Third, they must identify and exploit new opportunities. For example, users who shift toward decentralized power will have increasingly complex equipment on-site. Utilities are well positioned to offer services to those users because they have many of the technical skills required to install, maintain, and manage decentralized power systems.
And fourth, utilities must ensure that they have the capabilities to succeed in a fast-changing market. Among the many new skills that will be critical, for example, is the effective management of information and data. As an increasing amount of data is generated across the network, effective exploitation of that information can allow utilities to improve the management and operation of the grid. And in an industry that has typically been run by conservative managers accustomed to reliable forecasting and investments with long cycle times, utility leaders must now embrace flexibility and agility.

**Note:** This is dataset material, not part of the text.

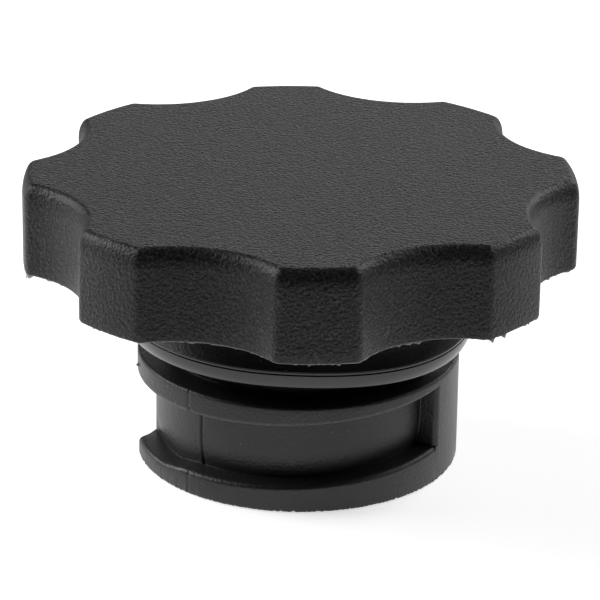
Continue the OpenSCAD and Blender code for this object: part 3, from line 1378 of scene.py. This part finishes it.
@dataclass
class Studio:
    """The white sweep, the soft lamps and the camera of a catalogue photo."""

    target: tuple[float, float, float] = (0.1157, -0.0077, 21.94)
    azimuth: float = 266.2
    elevation: float = 21.867
    distance: float = 463.07
    roll: float = 0.88
    lens: float = 200.6
    sensor: float = 36.0
    floor_size: float = 8000.0
    backdrop_glow: float = 0.62
    floor_glow: float = 0.93
    sweep_start: float = 88.0
    sweep_end: float = 150.0
    sweep_stretch: float = 2.0
    room_light: float = 0.0
    floor_colour: str = "f2f2f2"
    boxes: tuple[SoftBox, ...] = (
        SoftBox("left_box", azimuth=162.0, elevation=30.0, power=3.05),
        SoftBox("right_box", azimuth=356.0, elevation=40.0, power=0.75),
        SoftBox("right_back_box", azimuth=40.0, elevation=30.0, power=1.62),
        SoftBox("back_box", azimuth=86.0, elevation=10.0, power=0.44),
    )

    def direction(self, azimuth: float, elevation: float) -> Vector:
        """Gives the unit vector towards an azimuth and elevation in degrees."""
        turn, lift = math.radians(azimuth), math.radians(elevation)
        return Vector((math.cos(lift) * math.cos(turn), math.cos(lift) * math.sin(turn), math.sin(lift)))

    def camera(self) -> None:
        """Places the camera where the photo's perspective puts it."""
        back = self.direction(self.azimuth, self.elevation)
        level = self.direction(self.azimuth + 90, 0.0)
        up = back.cross(level)
        tilt = math.radians(self.roll)
        right = math.cos(tilt) * level + math.sin(tilt) * up
        above = back.cross(right)
        place = (Vector(self.target) + back * self.distance) * MM
        data = bpy.data.cameras.new("catalogue_camera")
        data.lens = self.lens
        data.sensor_width = self.sensor
        data.clip_start = 0.01
        data.clip_end = 10.0
        data.dof.use_dof = False
        eye = bpy.data.objects.new("catalogue_camera", data)
        eye.matrix_world = Matrix.Translation(place) @ Matrix((right, above, back)).transposed().to_4x4()
        bpy.context.scene.collection.objects.link(eye)
        bpy.context.scene.camera = eye

    def floor(self) -> None:
        """Lays the pale floor, which shows white, keeps the cap's shadow and is mirrored near it."""
        half = self.floor_size / 2 * MM
        corners = [(-half, -half, 0), (half, -half, 0), (half, half, 0), (-half, half, 0)]
        mesh = bpy.data.meshes.new("floor")
        mesh.from_pydata(corners, [], [(0, 1, 2, 3)])
        material, tree = new_material("white_card")
        pale = add_node(
            tree, "ShaderNodeBsdfDiffuse", inputs={"Color": linear_colour(self.floor_colour)}
        ).outputs[0]
        path = add_node(tree, "ShaderNodeLightPath").outputs
        place = add_node(tree, "ShaderNodeTexCoord").outputs["Object"]
        flat = add_node(
            tree,
            "ShaderNodeVectorMath",
            {"operation": "MULTIPLY"},
            {0: place, 1: (1 / self.sweep_stretch, 1.0, 0.0)},
        ).outputs["Vector"]
        away = add_node(tree, "ShaderNodeVectorMath", {"operation": "LENGTH"}, {0: flat}).outputs["Value"]
        swept = add_node(
            tree,
            "ShaderNodeMapRange",
            {"interpolation_type": "SMOOTHSTEP"},
            {
                "Value": away,
                "From Min": self.sweep_start * MM,
                "From Max": self.sweep_end * MM,
                "To Min": self.floor_glow,
                "To Max": 0.0,
            },
        ).outputs["Result"]
        mirrored = add_node(
            tree, "ShaderNodeMath", {"operation": "MULTIPLY"}, {0: path["Is Glossy Ray"], 1: swept}
        ).outputs["Value"]
        seen = add_node(
            tree,
            "ShaderNodeMath",
            {"operation": "MULTIPLY_ADD"},
            {0: path["Is Camera Ray"], 1: self.backdrop_glow, 2: mirrored},
        ).outputs["Value"]
        glow = add_node(tree, "ShaderNodeEmission", inputs={"Strength": seen}).outputs[0]
        both = add_node(tree, "ShaderNodeAddShader", inputs={0: pale, 1: glow}).outputs[0]
        add_node(tree, "ShaderNodeOutputMaterial", inputs={"Surface": both})
        mesh.materials.append(material)
        placed("floor", mesh)

    def world(self) -> None:
        """Sets the room's own light, which is off: only the lamps and the floor give light."""
        world = bpy.data.worlds.new("dark_room")
        world.use_nodes = True
        tree = world.node_tree
        tree.nodes.clear()
        sky = add_node(
            tree, "ShaderNodeBackground", inputs={"Color": (1, 1, 1, 1), "Strength": self.room_light}
        ).outputs[0]
        add_node(tree, "ShaderNodeOutputWorld", inputs={"Surface": sky})
        bpy.context.scene.world = world

    def lamps(self) -> None:
        """Hangs the soft boxes."""
        for box in self.boxes:
            data = bpy.data.lights.new(box.name, "AREA")
            data.shape = "RECTANGLE"
            data.size = box.width * MM
            data.size_y = box.height * MM
            data.energy = box.power
            lamp = bpy.data.objects.new(box.name, data)
            out = self.direction(box.azimuth, box.elevation)
            lamp.location = (Vector(self.target) + out * box.distance) * MM
            lamp.rotation_euler = out.to_track_quat("Z", "Y").to_euler()
            bpy.context.scene.collection.objects.link(lamp)

    def build(self) -> None:
        """Builds the studio."""
        self.camera()
        self.floor()
        self.world()
        self.lamps()
        bpy.context.scene.view_settings.view_transform = "Standard"


def main() -> None:
    """Builds the cap's pieces and the studio round them."""
    logging.basicConfig(level=logging.INFO, format="%(name)s: %(message)s")
    GripCover(material=GrainedNylon().build()).build()
    BayonetNeck(material=SatinNylon().build()).build()
    SealRing(material=SealRubber().build()).build()
    Studio().build()


if __name__ == "__main__":
    main()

For many utilities, succeeding amid the massive shifts in the energy market requires real change. At the heart of that effort must be the development of a new culture. The business of electricity transmission has been stable for decades. As a result, companies have honed well-tuned, fixed processes. But moving forward, they need to tear up the old playbook. And they must adopt a new mind-set, one that views the growth of decentralized renewable energy not as a threat to their business but as an opportunity, one that has the potential to deliver significant benefits for society as a whole.
Many utility companies today have all the ingredients required to succeed. If they embrace that new mind-set, they can drive the careful and deliberate evolution of their capabilities and asset portfolio. Delaying such a shift—or, worse, rejecting the need for change—is dangerous. In the end, utilities that fail to adapt will find themselves with outdated skills and a mountain of stranded “zombie” assets.